▸ **WHAT NEEDS TO BE DONE**: Reproduce, word for word, every line from the first one down to the line containing "LOWER_CORNER = 3.0 * MM", and nothing else.

▸ **GIVEN INFORMATION**:
=-=-=

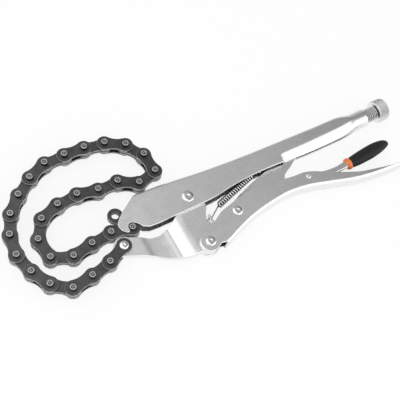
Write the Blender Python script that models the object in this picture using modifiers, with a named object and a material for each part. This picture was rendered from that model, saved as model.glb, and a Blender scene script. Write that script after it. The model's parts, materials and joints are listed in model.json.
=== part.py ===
"""Locking chain wrench for oil filters.

The wrench lies on its side, as on a bench. In the tool's own plane X runs along the
upper handle towards the knob and Y across it, with the jaw pivot at nought. Z is up.
The world's origin is under the middle of the whole object, where it rests.
"""
import bpy
import bmesh
from math import acos, asin, atan2, cos, degrees, hypot, pi, radians, sin
from mathutils import Vector

MM = 0.001

# Fits and working allowances
FIT = 0.3 * MM
OVERRUN = 4.0 * MM
WELD = 0.002 * MM

# Chain
CHAIN_PITCH = 15.875 * MM
EYE_RADIUS = 5.9 * MM
WAIST_HALF = 4.3 * MM
LINK_PLATE = 1.5 * MM
INNER_GAP = 1.2 * MM
PIN_RADIUS = 2.6 * MM
PIN_PROUD = 3.0 * MM
BUSH_WALL = 1.4 * MM
OUTER_RUN_TURNS = (-12, -5, -45, -25, -13, -22, -18, -19, -10, -12, -23, -3, -8, -20, -27, -29)
INNER_RUN_TURNS = (-44, 30, -12, 17, 15, 37, 40, 60, 33, -4, -19)
END_LINK_TURN = 127
EXTRA_BEND = 10
CROWN_BACK = 11.1 * MM
CROWN_RISE = 30.5 * MM

# Sheet metal
SHEET = 2.0 * MM
JAW_SHEET = 1.6 * MM

# Places in the tool's plane, from the jaw pivot
ANCHOR_BACK = 59.6 * MM
ANCHOR_DROP = 12.4 * MM
HOOK_BACK = 47.8 * MM
HOOK_DROP = 3.0 * MM
HINGE_BACK = 2.8 * MM
HINGE_DROP = 38.5 * MM
LINK_PIN_AHEAD = 30.5 * MM
LINK_PIN_RISE = 12.0 * MM
LINK_REACH = 82.3 * MM

# Upper handle
UPPER_REACH = 168.0 * MM
UPPER_TOP = 19.5 * MM
UPPER_EDGE = 9.0 * MM
TUBE_RADIUS = 7.5 * MM
NOSE_HALF_WIDTH = 6.3 * MM
NOSE_REACH = 9.2 * MM
NOTCH_SLACK = 0.4 * MM
SPRING_TAB_AHEAD = 61.0 * MM
SPRING_TAB_DROP = 4.5 * MM
SPRING_TAB_HALF = 2.6 * MM

# Lower jaw
TANG_RADIUS = 7.6 * MM
JAW_BOSS_RADIUS = 9.0 * MM
JAW_HINGE_RADIUS = 6.8 * MM
JAW_FLOOR = 1.8 * MM
TANG_END_BACK = 43.0 * MM
CREASE_BACK = 24.4 * MM
YOKE_BACK = 9.7 * MM
CREASE_RISE = 0.9 * MM
SPRING_EAR_AHEAD = 8.0 * MM
SPRING_EAR_DROP = 21.0 * MM
SPRING_EAR_HALF_LENGTH = 5.4 * MM

# Lower handle
LOWER_REACH = 169.5 * MM
LOWER_DROP = 51.5 * MM
LEVER_PIN_SHARES = (0.54749, -0.5165)
LOWER_EDGE_SHARE = 0.4
LOWER_FRONT_RADIUS = 7.5 * MM
LOWER_CORNER = 3.0 * MM

# Toggle link
LINK_FRONT_RADIUS = 7.0 * MM
LINK_NOSE_RADIUS = 3.0 * MM
LINK_NOSE_HALF = 2.6 * MM
LINK_TAPER_SHARES = (0.68, 0.76)
LINK_FLOOR = 2.0 * MM

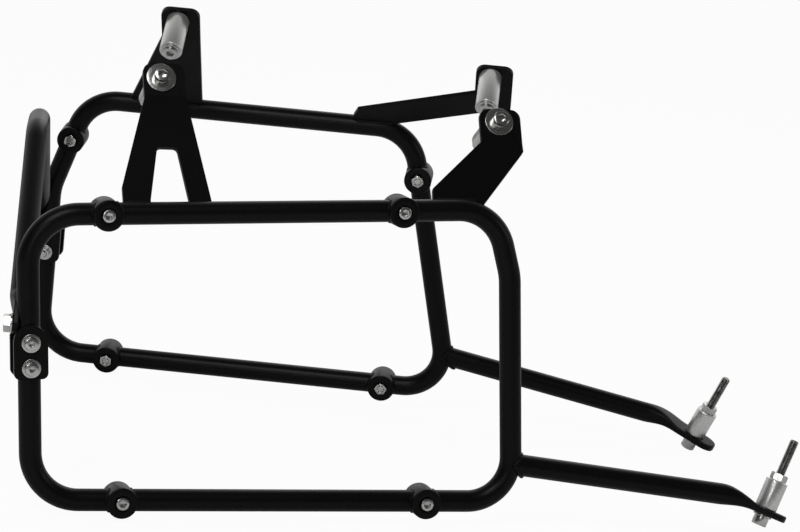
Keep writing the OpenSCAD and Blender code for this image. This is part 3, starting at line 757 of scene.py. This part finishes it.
class PANNIER_OT_clamps(bpy.types.Operator):
    """Cut the clamp plates of the crossbar, with their screws, washers and nuts"""
    bl_idname = "pannier.clamps"
    bl_label = "Make clamps"

    def execute(self, context):
        t = context.scene.pannier_sizes.plate / MM
        angles = np.linspace(0, np.pi, 28)
        w, low, top = CLAMP_HALF_W, CLAMP_FOOT, CLAMP_TOP
        arch = np.column_stack([w * np.cos(angles), CLAMP_ARCH + w * np.sin(angles)])
        foot, _ = rounded([(-w, 0), (-w, low), (w, low), (w, 0)], 5, 8, closed=False)
        outer = np.vstack([foot[1:-1], arch])
        inner, _ = rounded([(-w, low), (w, low), (w, top), (-w, top)], [5, 5, 2, 2], 8)
        holes = [(0, z, 3.2) for z in CLAMP_HOLES]
        middle = CLAMP_FACE + t / 2
        for side, place in CLAMPS.items():
            for name, outline, y in (("outer", outer, -middle), ("inner", inner, middle)):
                node = side + "_" + name + "_clamp"
                add_plate(node + "_plate", [(outline, holes, place @ shift(0, y, 0), None)], t, node)
        spots = [place @ shift(0, 0, z) @ OUTWARD for place in CLAMPS.values() for z in CLAMP_HOLES]
        face = CLAMP_FACE + t
        thick = CLAMP_WASHER[2]
        ring = washer(*CLAMP_WASHER)
        head = moved(socket_head(*CLAMP_HEAD), shift(0, 0, face + thick))
        screw = joined([head, rod(SCREW_D, -face - 8.5, face + 2)])
        screws = copies(screw, [spot @ spin("z", 19 * k) for k, spot in enumerate(spots)])
        add_part("clamp_screw_set", screws, *ZINC, "clamp_screws")
        seats = [spot @ shift(0, 0, face) for spot in spots]
        seats += [spot @ shift(0, 0, -face) @ BACK for spot in spots]
        add_part("clamp_washer_set", copies(ring, seats), *ZINC, "clamp_washers")
        seat = shift(0, 0, -face - thick) @ BACK
        nuts = copies(nut(*SCREW_NUT), [spot @ seat @ spin("z", 31 * k) for k, spot in enumerate(spots)])
        add_part("clamp_nut_set", nuts, *ZINC, "clamp_nuts")
        return {"FINISHED"}


def circle(x, z, r):
    """A round hole's outline."""
    angles = np.linspace(0, 2 * np.pi, 32, endpoint=False)
    return np.column_stack([x + r * np.cos(angles), z + r * np.sin(angles)])


def folded(points, fold):
    """Bend flat points (x, z) about the line z = fold.

    Over a short arc the heading turns evenly to the fold's angle; past it the sheet goes straight on.
    """
    x, z = points[:, 0], points[:, 1]
    angle = np.radians(FOLD)
    arc = FOLD_R * angle
    part = np.clip(z - (fold - arc / 2), 0, arc)
    over = np.maximum(z - (fold + arc / 2), 0)
    under = np.minimum(z, fold - arc / 2)
    turn = part / FOLD_R
    y = -FOLD_R * (1 - np.cos(turn)) - over * np.sin(angle)
    height = under + FOLD_R * np.sin(turn) + over * np.cos(angle)
    return np.column_stack([x, y, height])


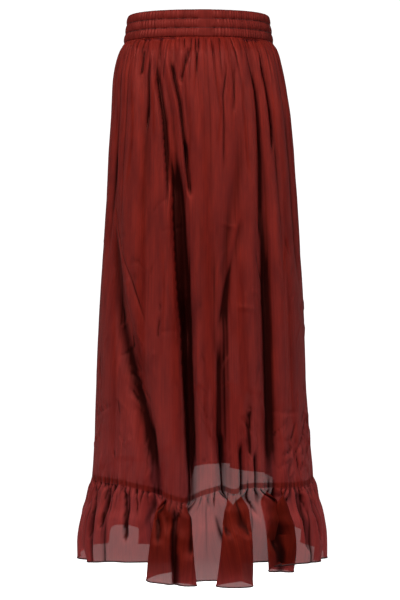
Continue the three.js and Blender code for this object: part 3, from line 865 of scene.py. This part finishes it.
def mark_hollows(piece, points, reaches, axis=1):
    """Notes on each point how deep it lies in a fold, which sets the painted shade and closes the sheer
    cloth: 0 on open cloth, 1 at the bottom of a deep one.
    """
    spacing = np.linalg.norm(np.diff(points, axis=axis), axis=-1).mean()
    total = np.zeros(points.shape[:2])
    shut_in = np.zeros(points.shape[:2])
    inside = ease(points[..., 2], SHUT_FROM["low"], SHUT_FROM["high"])
    for row in reaches:
        steps = max(1, round(row["reach"] / spacing))
        roundness = row["reach"]**2 / (2 * PLAIN_RADIUS) if axis == 1 else 0.0
        depth = (sunk_below(points, steps, axis) + roundness) / row["deepest"]
        share = row["most"] * np.clip(depth, 0, 1) * ease(-points[..., 2], -row["from"], -row["full"])
        total += share
        shut_in += share * np.maximum(row["closes"], inside)
    for name, values in (("hollow", total), ("shut_in", shut_in)):
        layer = piece.data.attributes.new(name, "FLOAT", "POINT")
        layer.data.foreach_set("value", (np.clip(values, 0, 1) ** HOLLOW_SHARPNESS).ravel())


def finish_piece(piece, material, stands_for=None):
    """Gives a piece its material and body, and hides the solid that it stands for."""
    piece.data.materials.append(material)
    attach(piece, "root")
    if stands_for:
        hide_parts(stands_for)
    return piece


def nodes_of(name):
    """A new node material with only its Principled shader and output, ready to be linked."""
    material = bpy.data.materials.new(name)
    material.use_nodes = True
    tree = material.node_tree
    shader = tree.nodes["Principled BSDF"]
    return material, tree, shader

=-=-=

▸ **TASK RESPONSE**:
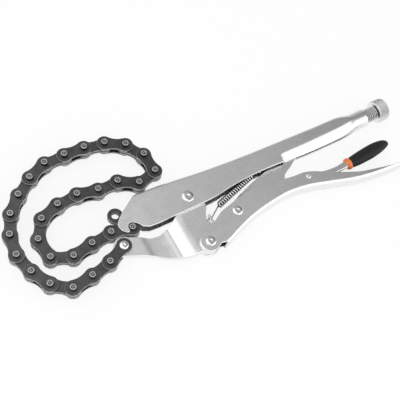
Write the Blender Python script that models the object in this picture using modifiers, with a named object and a material for each part. This picture was rendered from that model, saved as model.glb, and a Blender scene script. Write that script after it. The model's parts, materials and joints are listed in model.json.
=== part.py ===
"""Locking chain wrench for oil filters.

The wrench lies on its side, as on a bench. In the tool's own plane X runs along the
upper handle towards the knob and Y across it, with the jaw pivot at nought. Z is up.
The world's origin is under the middle of the whole object, where it rests.
"""
import bpy
import bmesh
from math import acos, asin, atan2, cos, degrees, hypot, pi, radians, sin
from mathutils import Vector

MM = 0.001

# Fits and working allowances
FIT = 0.3 * MM
OVERRUN = 4.0 * MM
WELD = 0.002 * MM

# Chain
CHAIN_PITCH = 15.875 * MM
EYE_RADIUS = 5.9 * MM
WAIST_HALF = 4.3 * MM
LINK_PLATE = 1.5 * MM
INNER_GAP = 1.2 * MM
PIN_RADIUS = 2.6 * MM
PIN_PROUD = 3.0 * MM
BUSH_WALL = 1.4 * MM
OUTER_RUN_TURNS = (-12, -5, -45, -25, -13, -22, -18, -19, -10, -12, -23, -3, -8, -20, -27, -29)
INNER_RUN_TURNS = (-44, 30, -12, 17, 15, 37, 40, 60, 33, -4, -19)
END_LINK_TURN = 127
EXTRA_BEND = 10
CROWN_BACK = 11.1 * MM
CROWN_RISE = 30.5 * MM

# Sheet metal
SHEET = 2.0 * MM
JAW_SHEET = 1.6 * MM

# Places in the tool's plane, from the jaw pivot
ANCHOR_BACK = 59.6 * MM
ANCHOR_DROP = 12.4 * MM
HOOK_BACK = 47.8 * MM
HOOK_DROP = 3.0 * MM
HINGE_BACK = 2.8 * MM
HINGE_DROP = 38.5 * MM
LINK_PIN_AHEAD = 30.5 * MM
LINK_PIN_RISE = 12.0 * MM
LINK_REACH = 82.3 * MM

# Upper handle
UPPER_REACH = 168.0 * MM
UPPER_TOP = 19.5 * MM
UPPER_EDGE = 9.0 * MM
TUBE_RADIUS = 7.5 * MM
NOSE_HALF_WIDTH = 6.3 * MM
NOSE_REACH = 9.2 * MM
NOTCH_SLACK = 0.4 * MM
SPRING_TAB_AHEAD = 61.0 * MM
SPRING_TAB_DROP = 4.5 * MM
SPRING_TAB_HALF = 2.6 * MM

# Lower jaw
TANG_RADIUS = 7.6 * MM
JAW_BOSS_RADIUS = 9.0 * MM
JAW_HINGE_RADIUS = 6.8 * MM
JAW_FLOOR = 1.8 * MM
TANG_END_BACK = 43.0 * MM
CREASE_BACK = 24.4 * MM
YOKE_BACK = 9.7 * MM
CREASE_RISE = 0.9 * MM
SPRING_EAR_AHEAD = 8.0 * MM
SPRING_EAR_DROP = 21.0 * MM
SPRING_EAR_HALF_LENGTH = 5.4 * MM

# Lower handle
LOWER_REACH = 169.5 * MM
LOWER_DROP = 51.5 * MM
LEVER_PIN_SHARES = (0.54749, -0.5165)
LOWER_EDGE_SHARE = 0.4
LOWER_FRONT_RADIUS = 7.5 * MM
LOWER_CORNER = 3.0 * MM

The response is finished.